▶ Goal of the exercise
Repeat every line, exactly, from the very first through the one where "of lint dust." appears. Add nothing else.

▶ Given information
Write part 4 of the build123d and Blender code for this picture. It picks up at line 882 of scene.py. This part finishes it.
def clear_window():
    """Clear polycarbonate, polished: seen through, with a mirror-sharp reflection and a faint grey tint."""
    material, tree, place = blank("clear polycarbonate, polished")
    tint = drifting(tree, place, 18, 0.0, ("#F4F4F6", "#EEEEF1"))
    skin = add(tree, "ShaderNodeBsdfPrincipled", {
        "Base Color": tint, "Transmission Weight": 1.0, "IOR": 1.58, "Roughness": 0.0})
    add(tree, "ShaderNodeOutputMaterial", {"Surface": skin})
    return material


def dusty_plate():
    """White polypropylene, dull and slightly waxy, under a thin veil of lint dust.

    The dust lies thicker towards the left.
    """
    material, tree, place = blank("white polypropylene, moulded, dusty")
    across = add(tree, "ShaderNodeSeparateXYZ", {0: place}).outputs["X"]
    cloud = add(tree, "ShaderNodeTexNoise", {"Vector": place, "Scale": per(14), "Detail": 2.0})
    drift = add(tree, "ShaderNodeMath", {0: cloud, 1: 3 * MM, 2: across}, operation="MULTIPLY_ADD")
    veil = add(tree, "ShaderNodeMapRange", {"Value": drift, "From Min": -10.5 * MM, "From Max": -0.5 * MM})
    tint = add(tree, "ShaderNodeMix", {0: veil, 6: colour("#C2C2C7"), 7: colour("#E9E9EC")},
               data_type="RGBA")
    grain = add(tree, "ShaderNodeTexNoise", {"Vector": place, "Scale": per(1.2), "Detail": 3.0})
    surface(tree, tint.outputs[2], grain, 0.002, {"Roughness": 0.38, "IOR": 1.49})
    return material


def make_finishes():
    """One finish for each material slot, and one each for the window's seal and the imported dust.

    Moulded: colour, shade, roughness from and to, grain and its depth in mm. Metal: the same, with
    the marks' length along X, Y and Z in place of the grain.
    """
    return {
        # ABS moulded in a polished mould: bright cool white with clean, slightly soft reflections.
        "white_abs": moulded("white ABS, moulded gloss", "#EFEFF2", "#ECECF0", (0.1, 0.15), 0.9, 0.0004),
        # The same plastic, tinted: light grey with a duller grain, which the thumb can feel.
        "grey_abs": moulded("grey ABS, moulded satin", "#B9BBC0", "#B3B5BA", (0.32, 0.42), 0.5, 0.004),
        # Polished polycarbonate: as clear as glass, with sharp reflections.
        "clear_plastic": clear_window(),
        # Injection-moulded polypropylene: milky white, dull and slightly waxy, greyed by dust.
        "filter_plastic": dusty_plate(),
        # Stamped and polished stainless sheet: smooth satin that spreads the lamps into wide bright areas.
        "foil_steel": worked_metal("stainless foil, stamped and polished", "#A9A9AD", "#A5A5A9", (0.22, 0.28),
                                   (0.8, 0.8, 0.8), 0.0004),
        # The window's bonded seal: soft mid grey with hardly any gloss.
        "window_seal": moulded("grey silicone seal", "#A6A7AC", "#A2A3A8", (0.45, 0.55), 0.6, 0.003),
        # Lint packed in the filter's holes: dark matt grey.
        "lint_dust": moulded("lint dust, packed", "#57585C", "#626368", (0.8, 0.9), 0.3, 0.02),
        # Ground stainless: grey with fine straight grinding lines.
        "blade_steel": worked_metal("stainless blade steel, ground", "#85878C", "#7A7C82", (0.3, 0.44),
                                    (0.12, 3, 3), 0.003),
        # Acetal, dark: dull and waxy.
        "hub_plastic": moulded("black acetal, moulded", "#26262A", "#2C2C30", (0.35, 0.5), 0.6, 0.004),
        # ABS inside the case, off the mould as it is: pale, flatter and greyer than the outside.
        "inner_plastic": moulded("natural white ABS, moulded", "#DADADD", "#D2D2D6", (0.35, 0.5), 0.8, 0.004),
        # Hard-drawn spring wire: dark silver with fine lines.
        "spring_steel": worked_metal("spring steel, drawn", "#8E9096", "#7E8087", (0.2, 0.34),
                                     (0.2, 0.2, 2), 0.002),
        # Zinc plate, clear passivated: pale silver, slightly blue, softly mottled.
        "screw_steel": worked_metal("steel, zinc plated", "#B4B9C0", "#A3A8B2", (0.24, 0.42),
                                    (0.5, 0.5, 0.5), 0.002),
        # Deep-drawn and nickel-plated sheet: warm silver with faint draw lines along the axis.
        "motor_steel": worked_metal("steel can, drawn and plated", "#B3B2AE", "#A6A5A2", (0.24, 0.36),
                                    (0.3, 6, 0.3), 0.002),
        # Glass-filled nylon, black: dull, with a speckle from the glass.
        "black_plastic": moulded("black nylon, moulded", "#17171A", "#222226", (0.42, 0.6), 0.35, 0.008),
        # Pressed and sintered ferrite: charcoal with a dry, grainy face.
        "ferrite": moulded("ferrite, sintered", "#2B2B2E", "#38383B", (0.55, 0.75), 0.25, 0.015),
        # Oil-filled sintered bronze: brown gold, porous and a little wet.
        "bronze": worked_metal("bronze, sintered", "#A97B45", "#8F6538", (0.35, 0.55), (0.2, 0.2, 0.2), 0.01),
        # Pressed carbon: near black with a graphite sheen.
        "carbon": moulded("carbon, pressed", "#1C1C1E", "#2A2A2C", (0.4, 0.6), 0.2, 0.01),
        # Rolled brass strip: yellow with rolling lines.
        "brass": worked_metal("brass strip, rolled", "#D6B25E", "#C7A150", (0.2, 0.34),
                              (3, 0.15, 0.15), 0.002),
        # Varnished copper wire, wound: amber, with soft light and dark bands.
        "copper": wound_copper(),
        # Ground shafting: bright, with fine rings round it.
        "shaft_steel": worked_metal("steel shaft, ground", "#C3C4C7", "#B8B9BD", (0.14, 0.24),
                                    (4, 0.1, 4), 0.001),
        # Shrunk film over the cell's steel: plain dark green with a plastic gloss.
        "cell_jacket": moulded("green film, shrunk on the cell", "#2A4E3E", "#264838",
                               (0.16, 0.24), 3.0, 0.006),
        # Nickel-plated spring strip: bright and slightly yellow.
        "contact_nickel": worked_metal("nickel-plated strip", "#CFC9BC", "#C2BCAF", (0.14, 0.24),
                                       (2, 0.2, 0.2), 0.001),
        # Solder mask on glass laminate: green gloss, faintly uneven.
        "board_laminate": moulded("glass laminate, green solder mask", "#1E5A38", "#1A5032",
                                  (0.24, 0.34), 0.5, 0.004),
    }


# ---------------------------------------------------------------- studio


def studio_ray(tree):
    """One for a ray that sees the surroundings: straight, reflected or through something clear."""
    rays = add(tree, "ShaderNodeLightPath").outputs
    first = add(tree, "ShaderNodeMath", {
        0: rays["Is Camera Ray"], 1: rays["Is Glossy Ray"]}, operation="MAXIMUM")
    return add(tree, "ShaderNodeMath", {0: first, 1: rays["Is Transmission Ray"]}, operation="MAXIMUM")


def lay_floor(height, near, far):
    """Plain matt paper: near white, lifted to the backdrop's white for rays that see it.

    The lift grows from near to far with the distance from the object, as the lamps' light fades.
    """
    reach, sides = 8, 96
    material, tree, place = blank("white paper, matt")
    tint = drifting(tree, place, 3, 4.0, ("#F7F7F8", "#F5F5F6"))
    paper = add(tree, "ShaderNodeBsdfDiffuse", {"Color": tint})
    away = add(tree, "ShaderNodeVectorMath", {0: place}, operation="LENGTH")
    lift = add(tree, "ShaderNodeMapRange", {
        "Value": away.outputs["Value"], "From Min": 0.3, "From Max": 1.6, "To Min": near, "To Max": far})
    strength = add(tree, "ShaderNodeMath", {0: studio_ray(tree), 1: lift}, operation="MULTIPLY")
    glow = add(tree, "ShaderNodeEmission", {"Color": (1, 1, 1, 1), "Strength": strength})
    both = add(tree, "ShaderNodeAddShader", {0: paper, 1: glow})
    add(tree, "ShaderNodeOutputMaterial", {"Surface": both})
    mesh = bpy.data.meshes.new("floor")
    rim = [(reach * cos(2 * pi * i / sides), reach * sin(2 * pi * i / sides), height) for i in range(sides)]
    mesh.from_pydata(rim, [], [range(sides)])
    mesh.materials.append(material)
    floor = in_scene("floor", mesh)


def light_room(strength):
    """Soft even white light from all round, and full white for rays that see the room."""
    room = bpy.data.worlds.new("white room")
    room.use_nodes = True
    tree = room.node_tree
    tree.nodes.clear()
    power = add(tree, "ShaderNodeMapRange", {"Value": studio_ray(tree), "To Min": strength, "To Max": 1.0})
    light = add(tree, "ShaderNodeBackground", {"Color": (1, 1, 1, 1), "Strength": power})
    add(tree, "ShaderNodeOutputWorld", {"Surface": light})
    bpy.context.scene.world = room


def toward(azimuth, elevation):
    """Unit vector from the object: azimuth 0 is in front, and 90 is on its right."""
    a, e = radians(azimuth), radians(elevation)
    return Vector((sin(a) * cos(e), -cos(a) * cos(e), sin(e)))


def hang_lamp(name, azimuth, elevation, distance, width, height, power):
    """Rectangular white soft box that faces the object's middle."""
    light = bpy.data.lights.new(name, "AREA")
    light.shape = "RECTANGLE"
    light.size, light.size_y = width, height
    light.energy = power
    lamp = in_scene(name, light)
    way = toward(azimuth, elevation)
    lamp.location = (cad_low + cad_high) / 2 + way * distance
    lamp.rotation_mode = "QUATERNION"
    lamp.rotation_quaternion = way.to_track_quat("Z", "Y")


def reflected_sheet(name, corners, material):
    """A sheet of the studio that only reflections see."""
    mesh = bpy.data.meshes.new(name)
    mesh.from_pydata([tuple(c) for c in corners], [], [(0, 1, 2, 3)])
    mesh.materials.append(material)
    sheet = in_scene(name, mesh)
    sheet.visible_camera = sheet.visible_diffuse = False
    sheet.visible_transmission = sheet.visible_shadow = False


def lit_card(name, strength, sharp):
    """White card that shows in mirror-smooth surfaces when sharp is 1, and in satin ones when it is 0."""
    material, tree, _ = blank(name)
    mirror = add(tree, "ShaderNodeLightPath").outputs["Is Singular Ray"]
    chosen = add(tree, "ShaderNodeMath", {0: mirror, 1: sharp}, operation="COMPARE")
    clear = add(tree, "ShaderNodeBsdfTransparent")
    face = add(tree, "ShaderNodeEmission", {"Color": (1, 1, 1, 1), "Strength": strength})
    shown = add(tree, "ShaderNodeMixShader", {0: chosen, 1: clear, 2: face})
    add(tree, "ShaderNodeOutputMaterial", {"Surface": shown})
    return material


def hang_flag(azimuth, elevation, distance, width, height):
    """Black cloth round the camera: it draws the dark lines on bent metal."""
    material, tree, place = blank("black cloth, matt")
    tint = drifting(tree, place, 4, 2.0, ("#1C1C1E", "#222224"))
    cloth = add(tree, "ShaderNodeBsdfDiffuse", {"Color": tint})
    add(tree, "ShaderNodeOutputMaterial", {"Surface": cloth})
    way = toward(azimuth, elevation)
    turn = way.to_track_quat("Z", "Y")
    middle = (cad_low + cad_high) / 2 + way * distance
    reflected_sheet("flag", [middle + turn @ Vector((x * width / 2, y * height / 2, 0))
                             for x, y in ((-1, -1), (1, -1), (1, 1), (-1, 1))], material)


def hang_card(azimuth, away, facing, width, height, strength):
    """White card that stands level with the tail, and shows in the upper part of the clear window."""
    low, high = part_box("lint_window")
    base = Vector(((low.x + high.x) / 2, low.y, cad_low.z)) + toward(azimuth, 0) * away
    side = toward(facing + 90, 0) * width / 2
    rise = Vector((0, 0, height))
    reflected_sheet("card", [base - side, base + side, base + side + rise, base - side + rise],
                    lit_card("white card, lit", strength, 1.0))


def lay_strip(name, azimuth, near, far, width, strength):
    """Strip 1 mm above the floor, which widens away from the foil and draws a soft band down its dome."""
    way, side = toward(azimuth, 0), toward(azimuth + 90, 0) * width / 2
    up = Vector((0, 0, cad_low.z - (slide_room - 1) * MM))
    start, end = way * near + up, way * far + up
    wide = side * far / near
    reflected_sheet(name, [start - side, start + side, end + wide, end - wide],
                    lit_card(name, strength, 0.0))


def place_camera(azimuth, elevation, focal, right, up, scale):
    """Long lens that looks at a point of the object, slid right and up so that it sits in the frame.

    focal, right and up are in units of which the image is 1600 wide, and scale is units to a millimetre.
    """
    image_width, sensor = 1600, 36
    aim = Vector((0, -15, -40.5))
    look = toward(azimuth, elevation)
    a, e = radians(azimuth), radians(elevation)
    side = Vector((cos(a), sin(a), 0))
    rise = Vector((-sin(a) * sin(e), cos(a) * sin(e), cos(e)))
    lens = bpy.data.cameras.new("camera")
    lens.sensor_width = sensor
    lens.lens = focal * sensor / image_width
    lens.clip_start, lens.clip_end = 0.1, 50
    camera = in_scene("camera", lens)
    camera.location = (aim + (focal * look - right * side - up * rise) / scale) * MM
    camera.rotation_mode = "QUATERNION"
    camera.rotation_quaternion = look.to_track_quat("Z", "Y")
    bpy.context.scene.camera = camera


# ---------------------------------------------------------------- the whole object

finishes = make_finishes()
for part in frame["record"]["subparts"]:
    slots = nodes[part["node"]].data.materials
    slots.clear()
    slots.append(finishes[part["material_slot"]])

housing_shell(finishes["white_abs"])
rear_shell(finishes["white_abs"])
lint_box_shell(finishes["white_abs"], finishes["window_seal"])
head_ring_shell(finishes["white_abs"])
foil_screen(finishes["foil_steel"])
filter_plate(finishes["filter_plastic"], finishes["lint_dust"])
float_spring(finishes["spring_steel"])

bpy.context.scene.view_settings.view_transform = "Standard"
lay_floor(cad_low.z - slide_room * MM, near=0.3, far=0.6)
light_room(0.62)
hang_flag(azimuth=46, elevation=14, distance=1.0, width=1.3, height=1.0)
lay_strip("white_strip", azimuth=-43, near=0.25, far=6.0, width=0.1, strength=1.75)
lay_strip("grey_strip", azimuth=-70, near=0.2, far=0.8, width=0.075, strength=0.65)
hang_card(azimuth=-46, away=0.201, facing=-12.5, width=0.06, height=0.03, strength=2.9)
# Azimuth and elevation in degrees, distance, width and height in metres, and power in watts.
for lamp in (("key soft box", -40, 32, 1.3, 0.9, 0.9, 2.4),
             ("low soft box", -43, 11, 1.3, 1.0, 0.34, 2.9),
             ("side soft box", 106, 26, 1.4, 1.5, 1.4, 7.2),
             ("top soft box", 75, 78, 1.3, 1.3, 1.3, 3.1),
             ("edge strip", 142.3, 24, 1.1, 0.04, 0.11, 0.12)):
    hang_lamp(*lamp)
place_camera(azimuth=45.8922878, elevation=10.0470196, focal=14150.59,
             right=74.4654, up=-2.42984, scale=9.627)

▶ Answer
Write part 4 of the build123d and Blender code for this picture. It picks up at line 882 of scene.py. This part finishes it.
def clear_window():
    """Clear polycarbonate, polished: seen through, with a mirror-sharp reflection and a faint grey tint."""
    material, tree, place = blank("clear polycarbonate, polished")
    tint = drifting(tree, place, 18, 0.0, ("#F4F4F6", "#EEEEF1"))
    skin = add(tree, "ShaderNodeBsdfPrincipled", {
        "Base Color": tint, "Transmission Weight": 1.0, "IOR": 1.58, "Roughness": 0.0})
    add(tree, "ShaderNodeOutputMaterial", {"Surface": skin})
    return material


def dusty_plate():
    """White polypropylene, dull and slightly waxy, under a thin veil of lint dust.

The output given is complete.